Gümrük duvarları sıfırlandı

Tam emin değilim. 2015 veya 2014 yıllarından birindeydi. Gündemin en yoğun olduğu bir haftada araya sıkıştırdılar yine. Ve sadece bir yerde okuyabildim bu haberi. Emin olmak için, resmi gazeteye de bakmıştım. Zaten çok önemli ve hoşa gitmeyen bir haberse öyle zamanlarda kimseye çaktırmadan geçirirler. ‘’Gümrük duvarları sıfırlandı’’ diye geçiyordu haber. O zamanda bile sadece bir yerde geçen haberi şimdi arayıp da bulamamam normaldir diye düşünüyorum. Resmi gazetede de bulmak neredeyse imkansız, çünkü net tarihi bilmiyorum. ‘’Okumayın boş verin, biz gerekeni yapıyoruz zaten’’ diye düşünen ve buna göre düzenlenen ülke dokümanlarımız var.

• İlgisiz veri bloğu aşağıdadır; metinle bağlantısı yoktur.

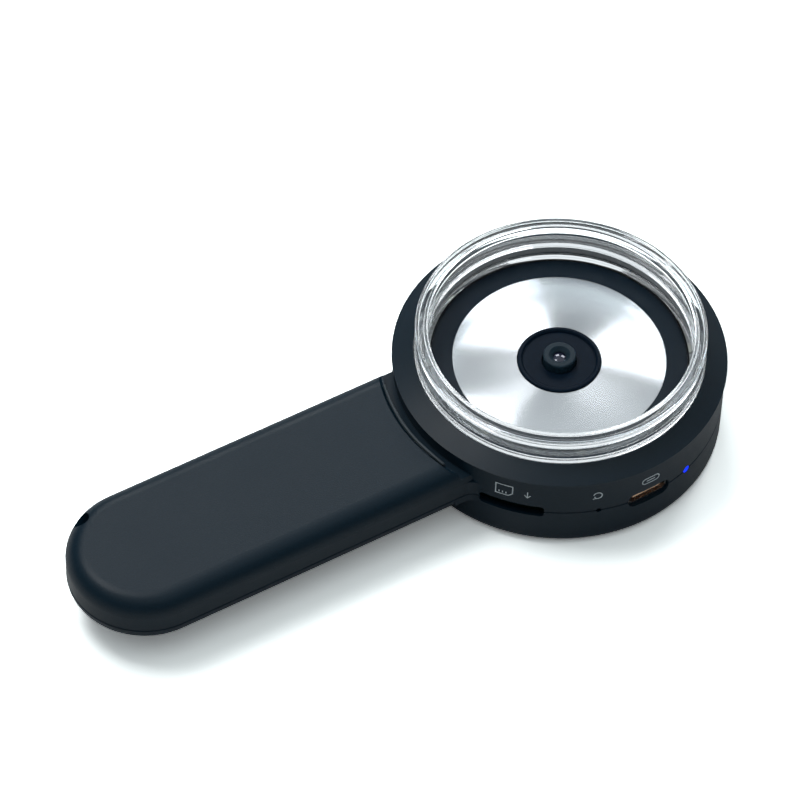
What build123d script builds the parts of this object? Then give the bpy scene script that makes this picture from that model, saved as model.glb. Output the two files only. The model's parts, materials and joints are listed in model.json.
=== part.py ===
from build123d import *
import math
import os

os.makedirs("parts", exist_ok=True)

# Frame: the optical axis is Z, the screen side rests on z = 0, the handle runs along -X.

# Driving dimensions of the shells
seam_z = 9.6
shell_wall = 1.9
handle_wall = 1.6
handle_width = 30.0
foot_fillet = 2.5
handle_edge_fillet = 3.9
handle_belly_fillet = 3.2
handle_lip = 0.35
seam_chamfer = 0.2
cut_over = 1.0

# Shared clearances
run_fit = 0.1
slip_fit = 0.15
port_gap = 0.18
seat_gap = 0.05
inner_gap = 0.4

# Display, which sets how wide the head is
panel_short = 34.5
panel_long = 46.5
panel_t = 2.2
view_side_border = 1.95
view_end_border = 2.85
panel_corner_gap = 1.35
view_short = panel_short - 2 * view_side_border
view_long = panel_long - 2 * view_end_border

# USB-C receptacle, a standard part
usb_w = 8.94
usb_h = 3.26
usb_l = 7.3
usb_wall = 0.3
usb_angle = -88.6
usb_recess = 1.0

# Where the other ports stand round the head
card_angle = -137.9
reset_angle = -107.6
light_angle = -71.6

# Focus drive
focus_half_turn = 45.0
lens_travel = 0.75
pin_r = 0.6
slot_gap = 0.12
skirt_t = 1.4
skirt_gap = 0.27
skirt_rim = 0.43
arm_gap = 0.2
arm_t = 1.2
led_board_t = 0.8
light_room = 1.25

# Bevelled ring that turns on the head
bore_depth = 2.9
bevel_rise = 1.78
bevel_w = 4.2
ring_overhang = 0.3
ring_lip_h = 0.37
ring_gap = 0.15
seat_ledge_w = 0.7

# Clear standoff ring
clear_wall = 2.5
clear_height = 9.1
clear_flange_h = 0.7
clear_waist = 0.25
clear_edge_fillet = 0.5
clear_foot_w = 0.95
clear_foot_h = 0.9

# Groove between the handle's top and the ring
groove_w = 2.1
groove_depth = 2.4
groove_floor_t = 1.8
ridge_fillet = 1.1
ridge_wall = 1.7
web_fillet = 3.0

# Radii of the head
head_in_r = math.hypot(panel_short, panel_long) / 2 + panel_corner_gap
head_r = head_in_r + shell_wall
ring_r = head_r + ring_overhang
bore_r = ring_r - bevel_w
clear_r = bore_r - run_fit
clear_in_r = clear_r - clear_wall
ledge_r = bore_r - seat_ledge_w
skirt_r = head_in_r - run_fit
skirt_in_r = skirt_r - skirt_t
groove_r = head_r + groove_w
neck_r = groove_r + ridge_wall

# Heights of the head, from the seam up
board_t = 1.2
board_top_z = seam_z - usb_h / 2
board_low_z = board_top_z - board_t
slot_half_h = pin_r + slot_gap
skirt_low_z = seam_z + usb_h / 2 + skirt_gap
pin_z = skirt_low_z + skirt_rim + slot_half_h + lens_travel
led_low_z = pin_z + lens_travel + pin_r + arm_gap
led_top_z = led_low_z + led_board_t
seat_z = led_top_z + light_room
ring_top_z = seat_z + bore_depth
ring_lip_z = ring_top_z - bevel_rise
ring_low_z = ring_lip_z - ring_lip_h
wall_top_z = ring_low_z - ring_gap

# Heights of the handle, from its underside up: keys, key board, battery, roof
belly_z = seam_z - handle_lip - handle_belly_fillet
belly_t = 1.5
floor_z = belly_z + belly_t
cap_gap = 0.1
cap_flange_t = 0.6
switch_gap = 0.5
switch_t = 1.2
key_board_t = 1.0
pad_t = 0.6
battery_t = 3.8
battery_gap = 0.15
cap_top_z = floor_z + cap_gap + cap_flange_t
switch_low_z = cap_top_z + switch_gap
key_board_z = switch_low_z + switch_t
pad_z = key_board_z + key_board_t
battery_z = pad_z + pad_t
ceiling_z = battery_z + battery_t + battery_gap
handle_top_z = ceiling_z + handle_wall
groove_floor_z = handle_top_z - groove_depth
neck_ceiling_z = groove_floor_z - groove_floor_t

# Keys on the handle, placed one after the other from the head outwards
key_lead_in = 1.2
key_margin = 5.5
bar_key_l = 5.0
bar_key_w = 10.0
round_key_r = 4.6
power_key_r = 3.0
key_space = 2.4
power_key_space = 4.5
key_board_end = 4.0
key_board_w = 18.0
handle_tip_room = 26.8
key_board_x = groove_r + key_lead_in
zoom_in_x = key_board_x + key_margin + bar_key_l / 2
shutter_x = zoom_in_x + bar_key_l / 2 + key_space + round_key_r
zoom_out_x = shutter_x + round_key_r + key_space + bar_key_l / 2
power_x = zoom_out_x + bar_key_l / 2 + power_key_space + power_key_r
key_board_far_x = power_x + power_key_r + key_board_end
handle_r = handle_width / 2
handle_reach = key_board_far_x + handle_tip_room - handle_r

# Screws, self-tapping, one size
screw_shank_r = 0.95
screw_head_r = 1.75
screw_head_t = 1.2
screw_bite = 3.2
pillar_r = 2.9
boss_r = 2.4
boss_gap = 0.3
tap_clear = 0.05
head_clear = 0.15
drive_r = 0.85
drive_depth = 0.6

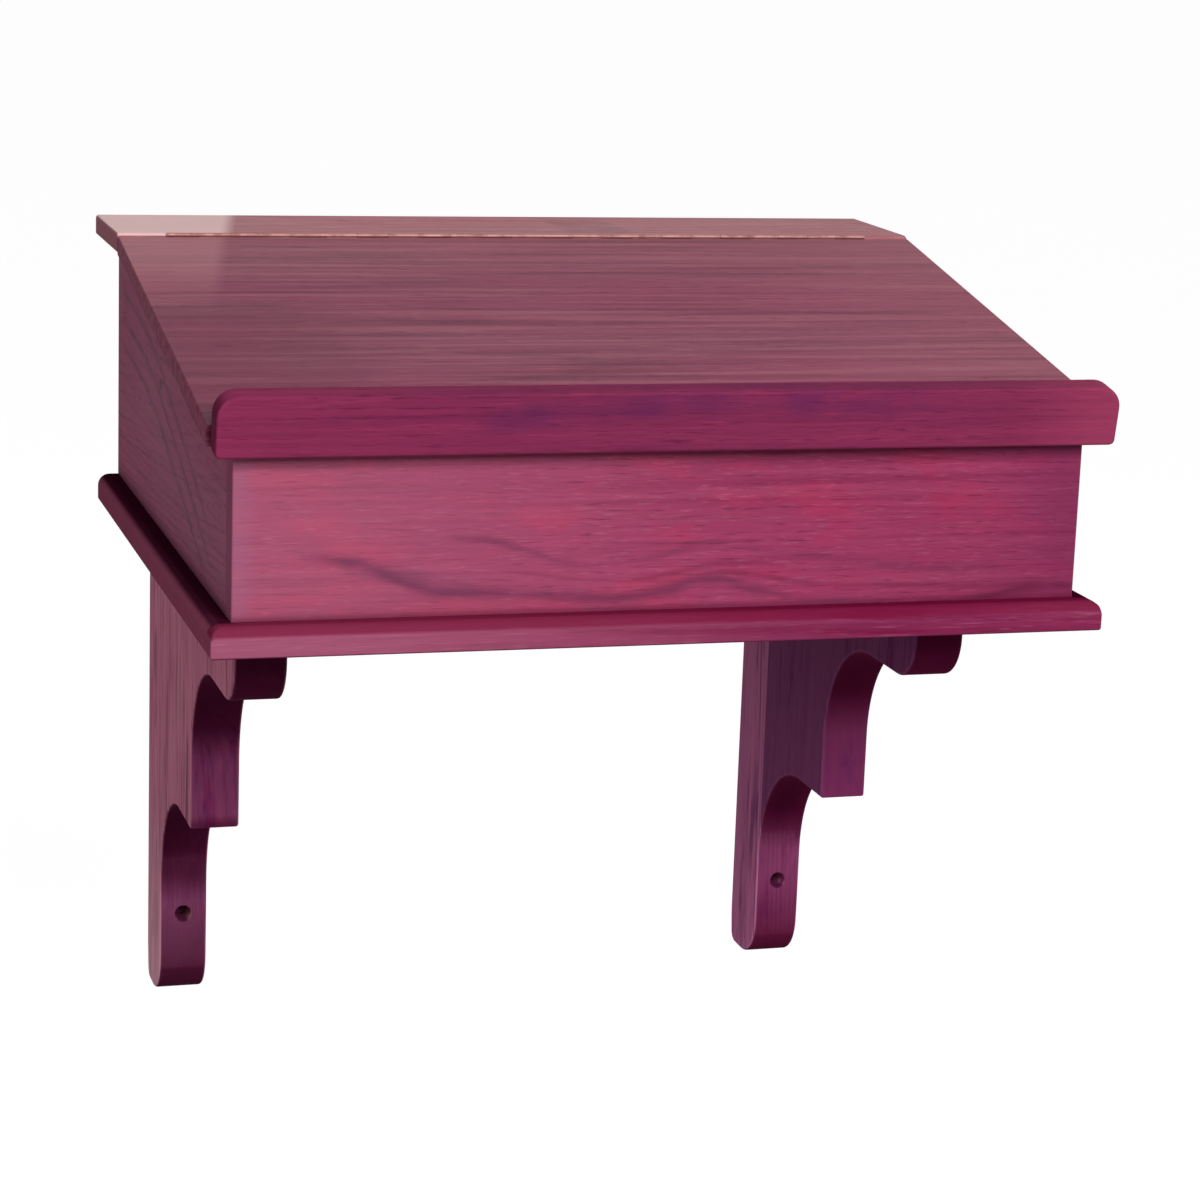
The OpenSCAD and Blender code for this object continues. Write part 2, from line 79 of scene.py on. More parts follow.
class NodePen:
    """Draws shader and geometry nodes with few words."""

    def __init__(self, tree: bpy.types.NodeTree) -> None:
        """Keeps the tree that it draws in."""
        self.tree = tree

    def fill(self, node: Node, inputs: dict[str | int, object]) -> Node:
        """Sets or links the inputs of a node.

        Args:
            node: The node.
            inputs: Values, or sockets to link, by input name or number.

        Returns:
            The same node.
        """
        for name, value in inputs.items():
            if isinstance(value, Socket):
                self.tree.links.new(value, node.inputs[name])
            else:
                node.inputs[name].default_value = value
        return node

    def add(self, kind: str, inputs: dict[str | int, object] | None = None, **settings: object) -> Node:
        """Adds one node.

        Args:
            kind: Blender's name of the node type.
            inputs: Values, or sockets to link, by input name or number.
            **settings: Properties of the node, set before its inputs.

        Returns:
            The new node.
        """
        node = self.tree.nodes.new(kind)
        for name, value in settings.items():
            setattr(node, name, value)
        return self.fill(node, inputs or {})

    def math(self, operation: str, *values: object) -> Socket:
        """Adds a Math node and returns its result."""
        return self.add("ShaderNodeMath", dict(enumerate(values)), operation=operation).outputs[0]

    def times(self, *values: object) -> Socket:
        """Multiplies values."""
        return reduce(partial(self.math, "MULTIPLY"), values)

    def plus(self, *values: object) -> Socket:
        """Adds values up."""
        return reduce(partial(self.math, "ADD"), values)

    def minus(self, first: object, second: object) -> Socket:
        """Takes the second value from the first."""
        return self.math("SUBTRACT", first, second)

    def most(self, *values: object) -> Socket:
        """The largest of values."""
        return reduce(partial(self.math, "MAXIMUM"), values)

    def size_of(self, value: object) -> Socket:
        """A value without its sign."""
        return self.math("ABSOLUTE", value)

    def bell(self, value: object, half: float) -> Socket:
        """1 where a value is 0, falling off over a half width."""
        return self.math("EXPONENT", self.times(value, value, -1 / half ** 2))

    def vector(self, x: object, y: object, z: object) -> Socket:
        """Joins three numbers into a vector."""
        return self.add("ShaderNodeCombineXYZ", {0: x, 1: y, 2: z}).outputs[0]

    def parts(self, vector: Socket) -> bpy.types.bpy_prop_collection:
        """Splits a vector into its three numbers."""
        return self.add("ShaderNodeSeparateXYZ", {0: vector}).outputs

    def length(self, x: object, y: object) -> Socket:
        """Length of a flat vector."""
        inputs = {0: self.vector(x, y, 0.0)}
        return self.add("ShaderNodeVectorMath", inputs, operation="LENGTH").outputs["Value"]

    def span(self, value: object, low: float, high: float, start: float = 0.0, end: float = 1.0,
             smooth: bool = True) -> Socket:
        """Maps a value from one span to another.

        Args:
            value: The number to map.
            low: Where the first span starts.
            high: Where the first span ends.
            start: Result at low.
            end: Result at high.
            smooth: Whether the result eases in and out.

        Returns:
            The mapped value, kept inside the second span.
        """
        inputs, kind = (value, low, high, start, end), "SMOOTHSTEP" if smooth else "LINEAR"
        made = self.add("ShaderNodeMapRange", dict(enumerate(inputs)), interpolation_type=kind)
        return made.outputs[0]

    def noise(self, place: object, detail: float = 2.0, roughness: float = 0.5,
              flat: bool = False) -> Socket:
        """Noise from 0 to 1 at a place that is scaled already.

        Args:
            place: Vector, or a single number where flat is true.
            detail: Octaves.
            roughness: Weight of the finer octaves.
            flat: Whether the noise runs along one number only.

        Returns:
            The noise value.
        """
        name, kind = ("W", "1D") if flat else ("Vector", "3D")
        inputs = {name: place, "Scale": 1.0, "Detail": detail, "Roughness": roughness}
        return self.add("ShaderNodeTexNoise", inputs, noise_dimensions=kind).outputs[0]

    def weave(self, scale: Place, detail: float = 2.0, roughness: float = 0.5) -> Socket:
        """Noise on Object coordinates, scaled by its own number along each axis.

        Args:
            scale: Scale along X, Y and Z, per metre.
            detail: Octaves.
            roughness: Weight of the finer octaves.

        Returns:
            The noise value.
        """
        place = self.add("ShaderNodeTexCoord").outputs["Object"]
        scaled = self.add("ShaderNodeMapping", {"Vector": place, "Scale": scale})
        return self.noise(scaled.outputs[0], detail, roughness)

    def blend(self, amount: object, first: object, second: object) -> Socket:
        """Mixes two colours."""
        inputs = {0: amount, 6: first, 7: second}
        return self.add("ShaderNodeMix", inputs, data_type="RGBA", clamp_factor=True).outputs[2]

    def bump(self, strength: float, distance: float, height: Socket) -> Socket:
        """Turns a height into a normal."""
        inputs = {"Strength": strength, "Distance": distance, "Height": height}
        return self.add("ShaderNodeBump", inputs).outputs[0]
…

Net olmayan referansı verdiğimize göre ‘’bakalım doğurumudur?’’ diye analiz edelim bu durumu. Belki de cevabını kendimiz bulabiliriz. O zaman ‘’hala tarım ülkesiyiz’’ veyahut ‘’sanayi ülkesiyiz ve ülkemiz çok güzel’’ diye beni çürütmüş de olursunuz.

Eğer doğruysa şöyle vuku bulur bu durum: Ahlat (Xêlat) Patatesi dururken, Almanya’daki patates ucuz ise ülkemizde satarlar. Senin insanın da aç kalır, çocuğunu okutamaz, mutlu bir hayatı olamaz. İnsanın aç kaldığı için, senin ürettiğin şeyi de alamaz. Bu sefer de sen aç kalırsın. Eğer patatesin varsa, veya yok ama iklim şartların yetiştirmeye uygunsa gümrük duvarları olmalıdır.

Eğer sanayi ülkesi olamıyorsak tarım ülkesi olmalıyız. Tarım ve hayvancılık ile geçinen insanlarımız aç kalırken, hayvancılığı ve tarımı bu nedenle bırakmış veya bırakacak duruma gelmişken bizler Avrupa’dan ürün alacağız ve gümrük duvarı olmayacak öyle mi? Hangi dahi bunu yapmışsa gerçekten anlamak isterim. Fransa’ya verilen Kapitülasyonlara ne kadar da benziyor değil mi? Balta Limanı ve Hünkar İskelesi anlaşmasına da benzemiyor değil ya hani.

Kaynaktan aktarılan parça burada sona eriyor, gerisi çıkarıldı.